In designing Bell Lightbox and Festival Tower, Mr. Kuwabara said he aimed to create a modernist structure that is "highly animated at street level" - with a bistro, retail boutiques and TIFF-run gift shop, lobby and museum at ground level. Screening rooms, archives, workshop areas, bar, restaurant and offices occupy the floors above. The second floor restaurant and a bistro downstairs will remain the property of King and John.
Mr. Kuwabara calls Bell Lightbox "a city of film unto itself," and his design indulges his love of films: A flight of stairs referencing the stepped roof of the Villa Malaparte on the Mediterranean island of Capri - where Jean-Luc Goddard shot his 1963 film Contempt, starring Brigitte Bardot and Jack Palance - sweeps up from the rooftop terrace to the condo's pool area.
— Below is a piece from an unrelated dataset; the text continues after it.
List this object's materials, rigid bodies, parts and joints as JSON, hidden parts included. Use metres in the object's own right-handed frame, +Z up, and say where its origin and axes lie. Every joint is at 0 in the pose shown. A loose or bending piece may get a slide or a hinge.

Mr. Kuwabara's fingers stroked the staircase of an architectural model of the project. He bemoaned the notion that the stairs connecting Bell Lightbox with Festival Tower probably will be cordoned off. "It ruins the continuity."
And so it goes.
Special to The Globe and Mail
The credits roll
It's not quite a cast of thousands, but financial support for Bell Lightbox, the new home for the Toronto International Film Festival, runs far and wide:
The Governments of Canada and Ontario - $25-million each.
The Reitman family and Daniels Corp. through their joint venture King and John Festival Corp. - $22-million.
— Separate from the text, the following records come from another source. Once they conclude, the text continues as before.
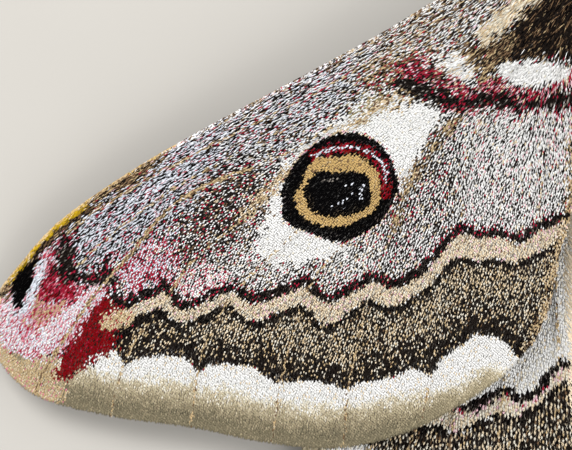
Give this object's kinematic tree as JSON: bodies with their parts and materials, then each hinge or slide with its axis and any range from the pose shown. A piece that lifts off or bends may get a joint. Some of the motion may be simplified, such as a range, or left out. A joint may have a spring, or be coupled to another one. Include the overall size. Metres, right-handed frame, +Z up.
{
  "type": "emperor moth",
  "caption": "Life-size still model of a female emperor moth at rest, with spread eyespotted wings, furred body and short comb-like feelers.",
  "frame": {"origin": "middle of the outline seen from above, at the level of the floor it rests on", "axes": "+Y towards the head, +Z up, X across the wings"},
  "size_m": [0.068, 0.0448, 0.0082],
  "materials": {
    "wing": "dusty, covered in scales",
    "fur": "matt fur",
    "belly_fur": "matt fur",
    "horn": "satin horn",
    "eye": "glossy, faceted"
  },
  "bodies": {
    "root": {"head": "fur", "thorax": "fur", "abdomen": "belly_fur", "eye_left": "eye", "eye_right": "eye", "antenna_left": "horn", "antenna_right": "horn", "forewing_left": "wing", "forewing_right": "wing", "hindwing_left": "wing", "hindwing_right": "wing", "leg_front_left": "fur", "leg_front_right": "fur", "leg_mid_left": "fur", "leg_mid_right": "fur", "leg_hind_left": "fur", "leg_hind_right": "fur"}
  },
  "joints": []
}
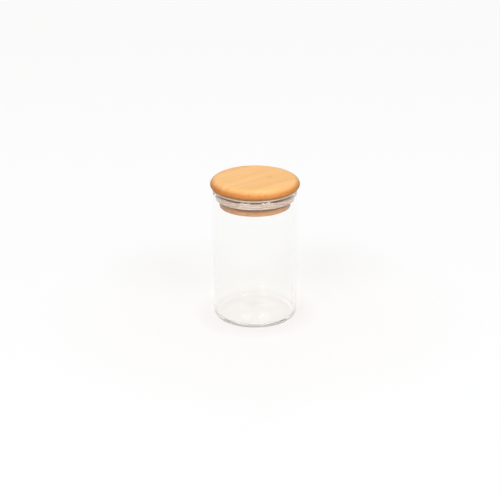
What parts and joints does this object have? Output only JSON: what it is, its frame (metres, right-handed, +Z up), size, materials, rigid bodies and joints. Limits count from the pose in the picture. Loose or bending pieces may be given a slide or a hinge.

Other donors, which include several individuals and corporations: Visa Inc., the Copyright Collective of Canada, NBC Universal Canada, the Allan Slaight family, the Brian Linehan Charitable Foundation, Canadian Imperial Bank of Commerce, and TIFF's board of directors, staff and volunteers have also contributed.
Corporate sponsors for Bell Lightbox include:
Bell Canada, which has naming rights and preferred supplier status through 2018, with an option through 2023.
Royal Bank of Canada is a major sponsor and the official bank.